Alas, I'm usually disappointed by what follows (now you can get uppity - I'm a bitch, I know). But I do love that moment of anticipating the possibly-great, that Moment Before. It's the beauty of the beginning.

Sunday, March 9, 2008

The Birth of a Blog

I have never liked being told what to do.

I got along all right in school because, oddly enough, I liked school. But once I hit the working world my authority complex came out in all its glory. Perhaps the problem is simply that I'm too stubborn, and impatient: I know what I want, and it doesn't involve getting up at 7am, wearing 'business casual', and showing up at someone else's company to file papers all day.

Some people don't seem to mind this employment model. They're okay with going to the office every day and letting someone else tell them to write this report or crunch those numbers. Most of my friends don't fall into that group. Most of my friends' career objectives include things like 'owning my own company' and 'being in charge'.

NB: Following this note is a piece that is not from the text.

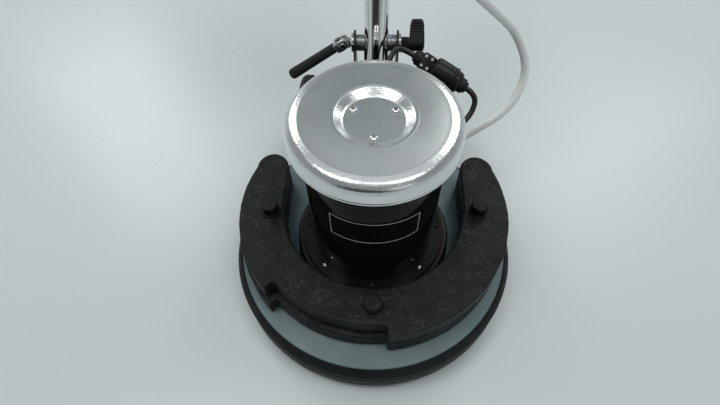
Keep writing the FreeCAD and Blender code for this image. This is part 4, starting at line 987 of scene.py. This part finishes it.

One of these friends and I have been discussing, lately, how frustrating it is to give so much of our time and energy to Those Places (the companies that employ us) when we have SO many other things we'd rather be doing in pursuit of our own objectives. The Job satisfies only one objective: don't become homeless/go bankrupt/starve to death.

Unfortunately, that's a pretty important objective to keep pursuing. Forturnately, The Job is only one way of fulfilling that particular need. There are many other possible ways of staying financially solvent. Some that I've thought of include:

participating in psychological or medical studies
handing out fliers on the street
winning contests/going on game shows or reality TV
recycling bottles and cans for the deposits
busking for tips (as a musician)
becoming an egg or sperm donor
getting a grant
getting a 'sugar daddy'

Most of those aren't terribly appealing, though I wouldn't mind busking if I could actually make some money doing it. (When was the last time you threw anything better than a penny or an old newspaper into an open guitar case on the street?)

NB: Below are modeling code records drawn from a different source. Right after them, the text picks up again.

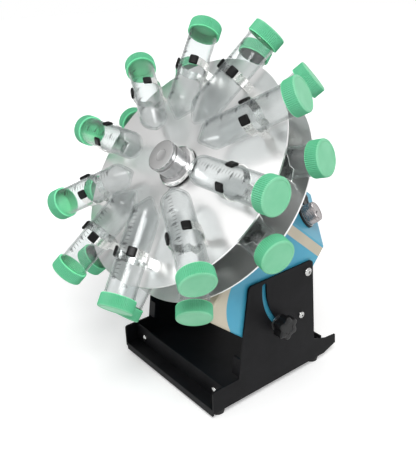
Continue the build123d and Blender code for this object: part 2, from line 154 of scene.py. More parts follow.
def remap(material, source, start, end, **values):
    """A Map Range node: values between the pair `start` come out between the pair `end`."""
    node = add_node(material, "ShaderNodeMapRange", **values)
    for socket, value in zip(("From Min", "From Max", "To Min", "To Max"), (*start, *end)):
        node.inputs[socket].default_value = value
    join(material, source, node.inputs["Value"])
    return node.outputs["Result"]


def add_grain(material, scale, height, strength=0.5):
    """A fine bump: powder coat, moulding texture or cast skin. Height is in metres."""
    shader = material.node_tree.nodes["Principled BSDF"]
    bump = add_node(material, "ShaderNodeBump", Strength=strength, Distance=height)
    join(material, object_noise(material, scale), bump.inputs["Height"])
    join(material, bump.outputs["Normal"], shader.inputs["Normal"])
    return material


DRIFT_RANGE = (0.35, 0.65)
COLOUR_A, COLOUR_B, COLOUR_OUT = 6, 7, 2


def add_drift(material, other_colour, scale):
    """Let the colour wander softly towards another one, through a Mix node's colour sockets."""
    shader = material.node_tree.nodes["Principled BSDF"]
    mix = add_node(material, "ShaderNodeMix", data_type="RGBA")
    mix.inputs[COLOUR_A].default_value = shader.inputs["Base Color"].default_value
    mix.inputs[COLOUR_B].default_value = (*other_colour, 1)
    share = remap(material, object_noise(material, scale, 4.0), DRIFT_RANGE, (0, 1))
    join(material, share, mix.inputs["Factor"])
    join(material, mix.outputs[COLOUR_OUT], shader.inputs["Base Color"])
    return material


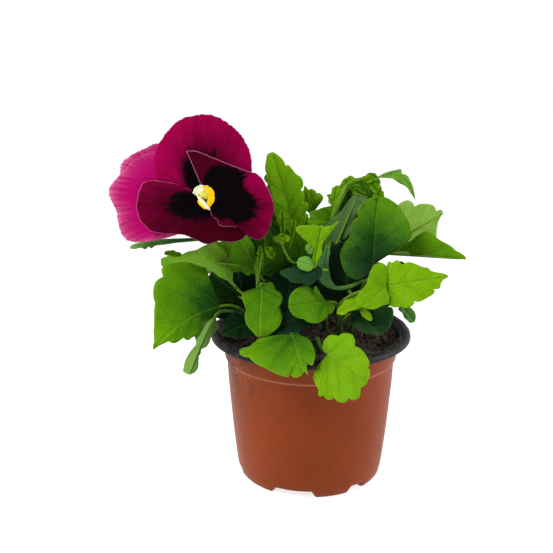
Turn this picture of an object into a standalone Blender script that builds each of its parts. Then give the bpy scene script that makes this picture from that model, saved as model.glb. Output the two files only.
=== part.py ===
"""A pansy in bloom in a round thermoformed nursery pot.

Metres, +Z up. The origin is the middle of the pot's flat bottom, and the bloom faces -Y. Tables of
sizes and places are in millimetres and angles in degrees, and the functions that read them convert.
"""

import math
from collections import namedtuple

import bmesh
import bpy
import numpy as np
from mathutils import Matrix, Vector, noise

MM = 0.001
WELD = 1e-6

# The pot: a thin shell whose flat bottom, wall and curled rim are one sheet.
POT_WALL = 0.8
POT_FLOOR_RADIUS = 24.5
POT_FOOT = [(28, 0), (36.7, 0), (38.3, 1.5)]
POT_BODY = [(39.1, 5.2), (41.3, 24), (43.8, 54), (44.4, 65), (45.5, 66)]
POT_RIM = [(47, 75.5), (47.6, 78), (48.9, 79.2), (50.7, 79.2), (51.7, 78.3), (51.8, 76.6)]
DRAIN_LIFT = 4.2
DRAIN_RAMP = 7.0
# Each drain gap in the foot: its middle and half its width, in degrees round from the front.
DRAIN_GAPS = [(-76, 3), (-13, 13), (40, 3), (104, 13), (160, 3), (220, 13)]
POT_STEP = 10.0

# The soil fills the pot to a little below the rim.
SOIL_GAP = 0.6
SOIL_TOP = 73.0
SOIL_CROWN = 2.5
SOIL_BUMPS = 1.2
SOIL_RINGS = [0, 10, 20, 30, 39]
SOIL_STEPS = 28
ROOT_DEPTH = 16.0
ROOT_GAP = 0.3

# Stems, petioles and leaf blades.
BLADE = 0.8
STEM_RADIUS = 1.6
PETIOLE_RADII = (1.1, 0.75)
RIB_SHARE = 0.1
RIB_END = 0.92
NOTCH = 0.85
VEIN_SLANT = 0.4
BLADE_STRIPS = 2
PETIOLE_STEPS = 5

# A leaf outline: where along the rib the blade is widest, how far its lobes reach behind the heel,
# how round it is below and above the widest place, and its rounded teeth on each side.
Form = namedtuple("Form", "middle lobe low high teeth depth")
FORMS = {
    "round": Form(0.44, 0.22, 2.3, 2.1, 4, 0.13),
    "lobed": Form(0.44, 0.22, 2.3, 2.1, 3, 0.13),
    "broad": Form(0.40, 0.28, 2.2, 1.4, 4, 0.12),
    "shield": Form(0.30, 0.30, 2.0, 1.3, 5, 0.10),
    "wedge": Form(0.24, 0.30, 2.0, 1.3, 4, 0.14),
    "oval": Form(0.42, 0.05, 2.0, 1.7, 3, 0.12),
    "waisted": Form(0.46, 0.15, 2.4, 2.6, 3, 0.16),
    "long": Form(0.45, 0.0, 1.4, 1.4, 2, 0.16),
    "spoon": Form(0.62, 0.0, 1.3, 1.7, 3, 0.12),
    "tongue": Form(0.48, 0.0, 2.6, 1.6, 3, 0.14),
    "paddle": Form(0.80, 0.0, 0.8, 2.6, 2, 0.08),
    "small": Form(0.50, 0.0, 1.6, 2.0, 2, 0.12),
    "plain": Form(0.44, 0.15, 2.0, 2.0, 2, 0.06),
    "sepal": Form(0.35, 0.0, 1.6, 1.2, 1, 0.0),
}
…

Then it hit me: this particular friend and I both have no end of things to say about any number of subjects. Why don't we start a blog? There are, in fact, professional bloggers out there - why can't we join them? And thus Better Off Crazy was born.

So, welcome to our experiment. If nothing else, now we'll have a forum in which to shout our opinions to the world - and hopefully get some opinions thrown back at us. I'm looking forward to it.